Exercise task:
Will you quote precisely the lines that run from the top of the material below to the line containing "# the radome's", both ends included?

[start of Raw data]

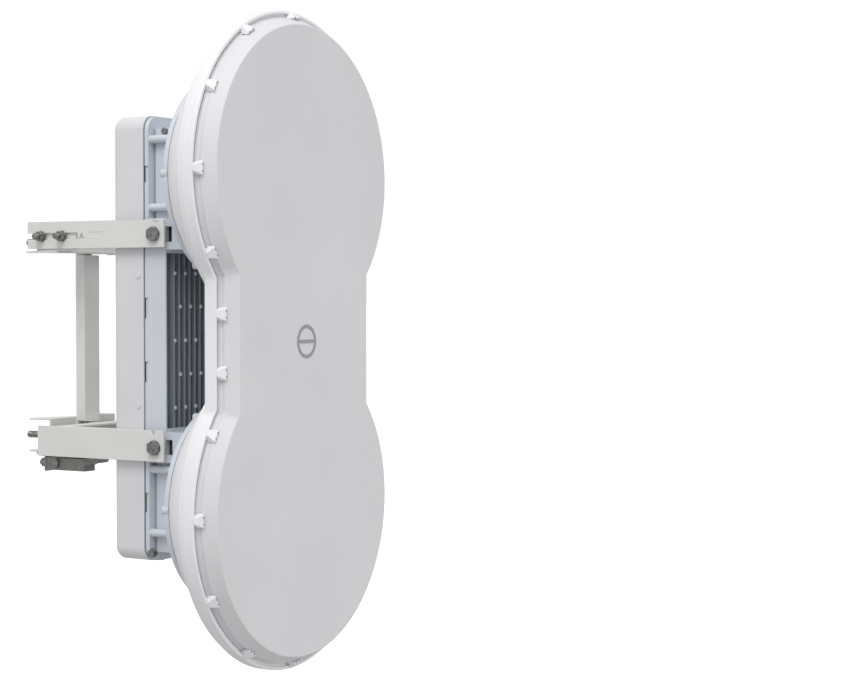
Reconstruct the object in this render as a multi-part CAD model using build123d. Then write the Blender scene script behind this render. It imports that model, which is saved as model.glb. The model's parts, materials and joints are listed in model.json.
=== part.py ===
from build123d import *
import os
from math import cos, pi, radians, sin

# Twin-dish outdoor radio on an adjustable pole bracket, in millimetres.
# X is across, Z is up and the dishes look towards -Y. While drawing, Y is the depth behind
# the radome's flat face; save() then moves the origin to the middle of the pole clamp's studs.

# radome and rim: two circles joined by a straight-sided waist
axis_height = 235.0        # height of each dish's axis above and below the middle
face_radius = 212.0
face_waist = 160.0         # half width of the flat face between the circles
lip_offset = 22.2          # how far the rim's lip stands outside the face's outline
skin = 2.5
lip_front = 26.0
lip_back = 44.0
groove_floor = 30.0        # depth of the groove inside the lip
skirt_flange = 27.0        # front of the flange at the foot of the radome's skirt
clip_count = 9             # clips round each dish; the waist has two more on each side
clip_pitch = 30.0          # degrees
clip_width = 20.0          # at the skirt; clips narrow towards the lip
clip_end = 8.0

# dishes
bowl_back = 130.4
ring_radius = 150.0
ring_front = 131.4
ring_back = 138.6

# radio housing
half_body = 82.0
panel_front = 187.5
body_back = 224.8
cover_front = 226.5
cover_back = 283.5
cover_half = 83.6
body_top = 323.0
body_foot = -318.0
body_corner = 20.0
shoulder = 176.0           # half height of the full-width middle
flange_front = 218.0
neck_half = 70.0
wall = 3.0
fin_height = 126.0         # half height of the heatsink
fin_count = 11
fin_pitch = 12.2
pivot_depth = 198.0
pivot_height = 153.0

# bracket
plate = 3.0
arm_out = 95.0             # outer face of the arms
arm_in = arm_out - plate
upper_arm_height = 154.0
lower_arm_height = -150.7
yoke_half = 22.5           # half the height of the lower yoke
pivot_r = 6.0
running = 0.05             # radial clearance of a shaft that turns in its hole
azimuth_depth = 397.0      # depth of the vertical swivel axis
column_half = 17.0
column_front = 391.6
web_front = 409.0
web_back = web_front + plate
channel_half = 75.0
channel_tip = 451.5
channels = {1: (129.0, 175.0), -1: (-170.0, -119.0)}   # heights of the upper and lower one
stud_x = 58.0
stud_z = 145.0
stud_r = 5.0
stud_end = 466.0
lock_depths = (368.0, 407.3)
lock_height = 152.4
lock_r = 4.0
screw_x = -60.0            # the azimuth screw lies along Y, beside the pole
screw_height = -186.0
screw_r = 4.0
clevis_half = 12.0
clevis_low = -196.0
clevis_back = 420.5
clevis_hang = channels[-1][0]
port_half = 40.0
port_depths = (236.0, 268.0)
cable_x = (-18.0, 18.0)
cable_depth = 252.0
cable_r = 3.2
board_front = 229.0
board_back = board_front + 1.6

both = (-1, 1)


def block(x0, x1, y0, y1, z0, z1):
    return Pos((x0 + x1) / 2, (y0 + y1) / 2, (z0 + z1) / 2) * Box(x1 - x0, y1 - y0, z1 - z0)


def rod_x(x0, x1, y, z, r):
    return Pos((x0 + x1) / 2, y, z) * Rot(0, 90, 0) * Cylinder(r, abs(x1 - x0))


def rod_y(x, y0, y1, z, r):
    return Pos(x, (y0 + y1) / 2, z) * Rot(90, 0, 0) * Cylinder(r, y1 - y0)


def rod_z(x, y, z0, z1, r):
    return Pos(x, y, (z0 + z1) / 2) * Cylinder(r, z1 - z0)


def hex_x(x0, x1, y, z, across):
    nut = extrude(RegularPolygon(across / 2, 6, major_radius=False), abs(x1 - x0))
    return Pos(min(x0, x1), y, z) * Rot(0, 90, 0) * nut


def hex_y(x, y0, y1, z, across):
    nut = extrude(RegularPolygon(across / 2, 6, major_radius=False), y1 - y0)
    return Pos(x, y1, z) * Rot(90, 0, 0) * nut


def hex_z(x, y, z0, z1, across):
    return Pos(x, y, z0) * extrude(RegularPolygon(across / 2, 6, major_radius=False), z1 - z0)


def slab(half_x, z0, z1, y0, y1, corner):
    """A plate in the XZ plane with rounded corners, from depth y0 to y1."""
    face = RectangleRounded(2 * half_x, z1 - z0, corner)
    return Pos(0, y1, (z0 + z1) / 2) * Rot(90, 0, 0) * extrude(face, y1 - y0)


def side_plate(x0, x1, outline):
    """A plate in the YZ plane with the outline's (depth, height) points."""
    face = make_face(Polyline(*outline, close=True))
    return Pos(x0, 0, 0) * Rot(0, 0, 90) * Rot(90, 0, 0) * extrude(face, x1 - x0)


def turned(profile, z=0.0):
    """Revolve (radius, depth) points about the line along Y at height z."""
    return Pos(0, 0, z) * revolve(make_face(Polyline(*profile, close=True)), Axis.Y)


def rounded_front(radius, steps=3):
    """(offset, depth) points of the face's rounded edge, outside the flat."""
    turns = [radians(90 * step / steps) for step in range(steps + 1)]
    return [(radius * sin(turn), radius * (1 - cos(turn))) for turn in turns]


def double_disc(profile):
    """Both circles and the waist, solid, with the edge's (offset from the face, depth) points."""
    first, last = profile[0][1], profile[-1][1]
    disc_points = [(0, first)] + [(face_radius + off, depth) for off, depth in profile] + [(0, last)]
    disc = turned(disc_points)
    right = [(face_waist + off, depth) for off, depth in profile]
    left = [(-x, depth) for x, depth in reversed(right)]
    waist = extrude(make_face(Polyline(*right, *left, close=True)), 2 * axis_height)
    return Pos(0, 0, axis_height) * disc + Pos(0, 0, -axis_height) * disc + Pos(0, 0, -axis_height) * waist


def save(name, shape):
    moved = Pos(0, -web_back, 0) * shape
    export_step(Compound(children=moved.solids()), f"parts/{name}.step")


def group(pieces):
    return Compound(children=[solid for piece in pieces for solid in piece.solids()])


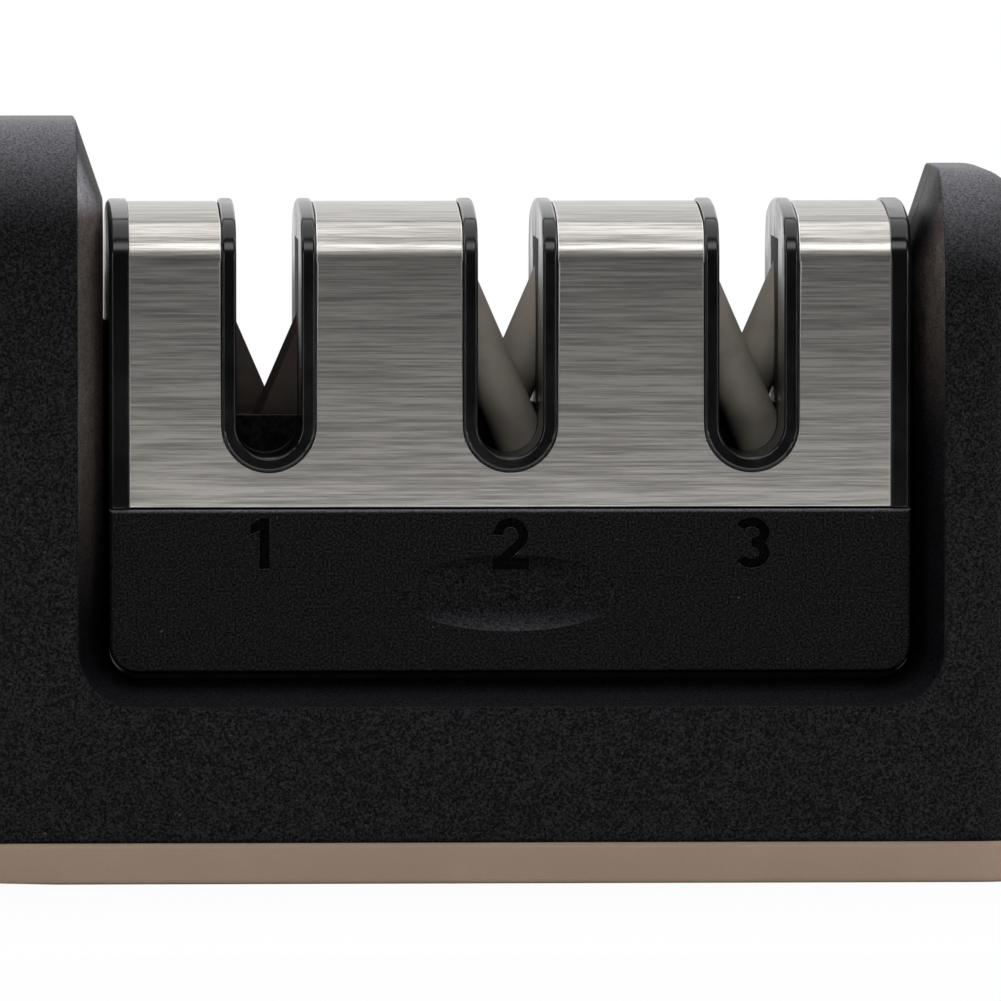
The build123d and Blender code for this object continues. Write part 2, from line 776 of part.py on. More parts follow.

[end of Raw data]

Right answer:
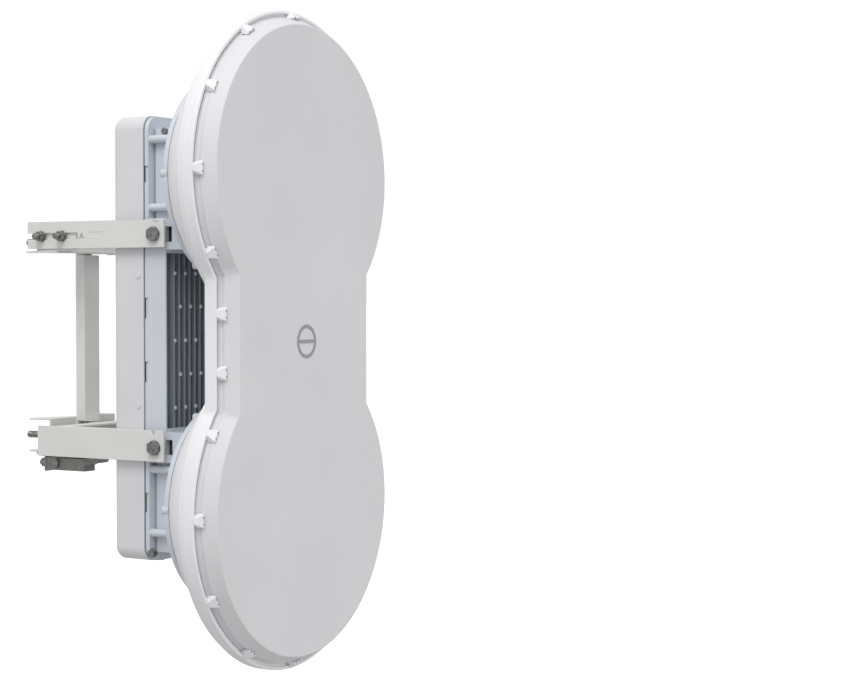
Reconstruct the object in this render as a multi-part CAD model using build123d. Then write the Blender scene script behind this render. It imports that model, which is saved as model.glb. The model's parts, materials and joints are listed in model.json.
=== part.py ===
from build123d import *
import os
from math import cos, pi, radians, sin

# Twin-dish outdoor radio on an adjustable pole bracket, in millimetres.
# X is across, Z is up and the dishes look towards -Y. While drawing, Y is the depth behind
# the radome's flat face; save() then moves the origin to the middle of the pole clamp's studs.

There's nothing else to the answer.